As she leaves the house on the morning of September 11th, heading to a job interview at the World Trade Centre and the promise of a new life, the unthinkable happens.
On a street in New York, choking on the dust, Lucie stumbles upon an opportunity to start again.
She thought the grass would be greener but starting again is never that simple. And sometimes, what lies ahead is even more deadly.
Penny believes she’s being watched. Yet no one should know where she lives.
Penny seizes the chance of a new life for her family when her husband is offered a job in Europe.
At the airport, they meet charming Sophie, fluent in French and looking for work as an au pair. Penny, struggling to cope in France, offers Sophie a job and she soon becomes an important part of the family’s life. But Sophie is hiding something.
Then Penny’s toddler son, Ethan, is abducted and an international hunt for the child
begins. The police beg Penny and her husband to take part in a television appeal but the couple refuse. Unknown to the police, Penny and Seth have new identities and are determined to lay low and protect them. But it may be too late for that.
Who has taken Ethan and why?
Are the couple’s true identities linked to the abduction?
And who has been watching them?
To save her son Penny may have to put her own life on the line.
Three young men
One day in ScotlandLives changed forever
Young Frenchman wanting a summer away from home so heads out with backpack and walking stick to see some of the world before taking a job at a camping spot.
Wannabe soccer/football star in Scotland to take on a new job but has anger issues that seem to land him in trouble.
Younger than the above young men and silent for five years after a traumatic event – an event that he has told nobody about since he went silent.

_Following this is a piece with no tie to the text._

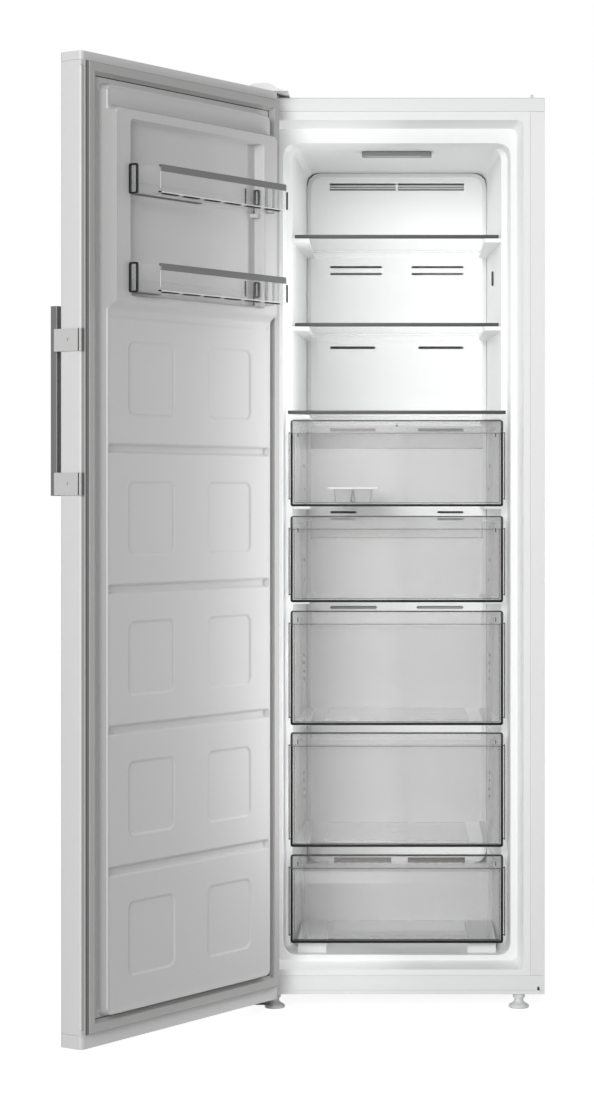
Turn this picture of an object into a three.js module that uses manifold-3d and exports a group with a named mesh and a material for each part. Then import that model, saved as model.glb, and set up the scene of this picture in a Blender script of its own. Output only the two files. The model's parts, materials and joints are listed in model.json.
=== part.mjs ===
// Upright freezer with its door open, three glass shelves, five drawers and two door racks.
// Millimetres, +Z up. While it is drawn, X = 0 is the middle of the cabinet, Y = 0 its front plane and
// Z = 0 the floor; at the end the whole group is moved so that its origin is the middle of the base of
// its bounding box. The door and all that rides on it are drawn closed and then turned on the hinge.

import * as THREE from "three";
import { mergeVertices } from "three/addons/utils/BufferGeometryUtils.js";
import Module from "manifold-3d";

const wasm = await Module();
wasm.setup();

// ---------------------------------------------------------------- driving dimensions

const SEAT = 0.3; // gap between pieces that rest on each other
const ROUND = 3; // straight steps in each rounded corner of a large form
const SMALL_ROUND = 2; // and of a small one
const OVERRUN = 10; // how far a cutting solid reaches past what it cuts

// Cabinet
const CABINET_WIDTH = 595;
const HALF_WIDTH = CABINET_WIDTH / 2;
const CABINET_DEPTH = 590;
const BASE_Z = 30;
const CABINET_TOP = 1834.5;
const LEVELS_TOP = 1834.5; // cabinet height for which the levels are written

// A height above the floor that moves with the height of the cabinet.
const level = (height) => (height * CABINET_TOP) / LEVELS_TOP;

const SHEET = 1; // coated steel of the casing
const FLANGE_WIDTH = 28.7; // front flange of each side
const FLANGE_RETURN = 14; // lip folded back from the flange
const TRIM_DEPTH = 30;
const TOP_TRIM_HEIGHT = 28.1;
const BOTTOM_TRIM_HEIGHT = 38.4;
const TRIM_LIP = 9; // height of the set-back lip under the bottom trim
const TRIM_ROUND = 3;
const TRIM_SCREW_INSET = 12.5;
const TRIM_SCREW_RADIUS = 2.3;

// Inner liner and the space inside it
const LINER_WALL = 1.5;
const LINER_RIM = 13.6; // flat rim of the liner in the front plane
const RECESS_DEPTH = 40;
const RECESS_TAPER = 12; // how much narrower the recess is at its bottom
const RECESS_BOTTOM = 80.5;
const RECESS_TOP = CABINET_TOP - 45.1;
const CAVITY_FLOOR = 102.5;
const CAVITY_TOP = RECESS_TOP - 41.4;
const CEILING_FALL = 7; // the ceiling falls this much towards the back
const CAVITY_RADIUS = 24;
const CAVITY_HALF_FRONT = HALF_WIDTH - 66.8;
const STEP_Y = 100; // depth of the step in the side walls
const STEP_LENGTH = 8;
const STEP_HALF_BEFORE = CAVITY_HALF_FRONT - 4.7;
const STEP_HALF = STEP_HALF_BEFORE - 12;
const CAVITY_HALF_BACK = STEP_HALF - 19;
const CAVITY_BACK = CABINET_DEPTH - 60;
const HUMP_FRONT = CABINET_DEPTH - 245; // step of the floor over the compressor
const HUMP_TOP = 228;
const RAIL_INNER = CAVITY_HALF_BACK - 15; // half the clear width between the side rails
const RAIL_HEIGHT = 8;
const PANEL_Y = CAVITY_BACK - 58; // front of the back panel
const RAIL_END = PANEL_Y - 17;
const FLOOR_RAIL_INNER = RAIL_INNER - 36;
const FLOOR_RAIL_OUTER = STEP_HALF - 12;
const FLOOR_RAIL_PLAY = 2; // between a floor rail and the front of the last drawer

// Back panel and cold unit behind it
const PANEL_WALL = 2.5;
const PANEL_BEVEL = 9; // width of the sloping edge of the back panel
const PANEL_EDGE_DEPTH = 6;
const PANEL_GAP = 0.8; // play between the back panel and the liner
const PANEL_BOSS_RADIUS = 6;
const EVAPORATOR_HALF_WIDTH = CAVITY_HALF_BACK - 45;
const EVAPORATOR_BOTTOM = (CAVITY_FLOOR + CAVITY_TOP) / 2 - 285.25;
const EVAPORATOR_PASSES = 4;
const EVAPORATOR_PITCH = 50;
const EVAPORATOR_FINS = 5;
const FIN_THICKNESS = 1;
const FIN_DEPTH = 36;
const TUBE_RADIUS = 4;
const FAN_Z = EVAPORATOR_BOTTOM + 450;
const FAN_RADIUS = 55;
const FAN_BLADES = 5;
const FAN_DEPTH = 18;
const FAN_FRONT = PANEL_Y + 14;
const HUB_RADIUS = 16;
const SHAFT_RADIUS = 2.5;
const SHAFT_PLAY = 0.3;
const MOTOR_RADIUS = 24;
const DRAIN_Y = CAVITY_BACK - 25;
const DRAIN_BORE = 7;
const DRAIN_WALL = 1.5;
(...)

This is a story of bullying, abuse, death, family, priorities, lies and overcoming issues that hold a person back. It is also a story of choices made that can impact a person for years. It is about love and what one might be willing to do for a person loved…or a person feared. It is a slow building story with an ending that was unexpected and yet a finale that made me think Karma is indeed something to be reckoned with.